• **Short problem**
Copy every line with the string "Blender" in it.

(Dataset records)
──────────────────────────────
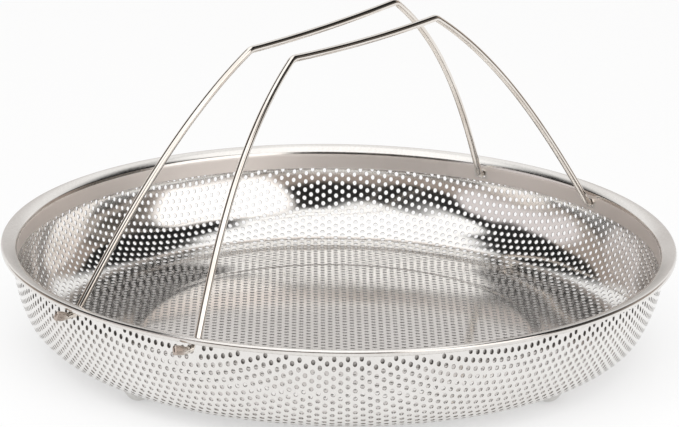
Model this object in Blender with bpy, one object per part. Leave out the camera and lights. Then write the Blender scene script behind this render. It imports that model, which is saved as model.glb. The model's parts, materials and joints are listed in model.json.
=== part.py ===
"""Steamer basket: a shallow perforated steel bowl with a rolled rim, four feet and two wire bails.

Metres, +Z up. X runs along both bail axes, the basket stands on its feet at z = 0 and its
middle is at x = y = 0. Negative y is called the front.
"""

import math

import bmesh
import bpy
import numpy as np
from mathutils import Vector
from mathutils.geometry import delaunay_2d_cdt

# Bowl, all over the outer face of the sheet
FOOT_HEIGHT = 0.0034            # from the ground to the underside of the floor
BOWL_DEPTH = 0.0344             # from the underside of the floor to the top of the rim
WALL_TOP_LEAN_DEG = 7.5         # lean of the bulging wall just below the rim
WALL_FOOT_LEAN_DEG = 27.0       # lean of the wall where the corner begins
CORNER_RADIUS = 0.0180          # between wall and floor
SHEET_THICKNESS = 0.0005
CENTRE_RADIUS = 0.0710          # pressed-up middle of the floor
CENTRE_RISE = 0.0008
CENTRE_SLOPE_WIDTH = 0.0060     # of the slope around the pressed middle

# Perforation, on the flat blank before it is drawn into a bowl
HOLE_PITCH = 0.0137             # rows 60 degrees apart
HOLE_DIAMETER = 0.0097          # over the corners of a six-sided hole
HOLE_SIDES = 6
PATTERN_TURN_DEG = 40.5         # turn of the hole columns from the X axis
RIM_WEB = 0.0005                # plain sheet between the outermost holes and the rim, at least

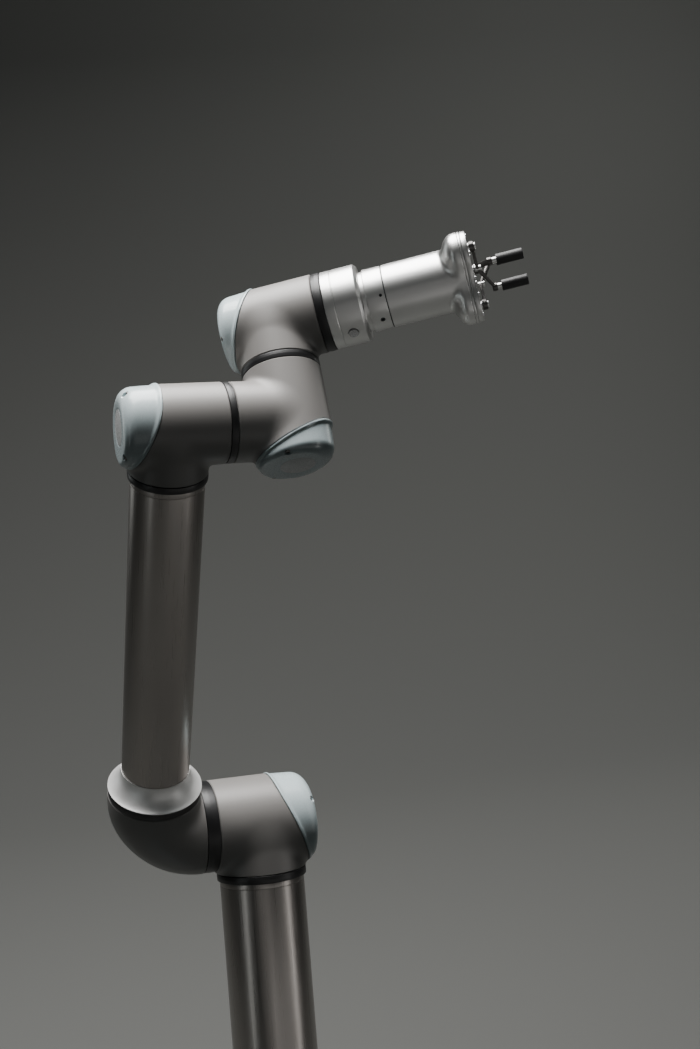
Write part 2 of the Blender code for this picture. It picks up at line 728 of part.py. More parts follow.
──────────────────────────────
• **The result**
Model this object in Blender with bpy, one object per part. Leave out the camera and lights. Then write the Blender scene script behind this render. It imports that model, which is saved as model.glb. The model's parts, materials and joints are listed in model.json.
Write part 2 of the Blender code for this picture. It picks up at line 728 of part.py. More parts follow.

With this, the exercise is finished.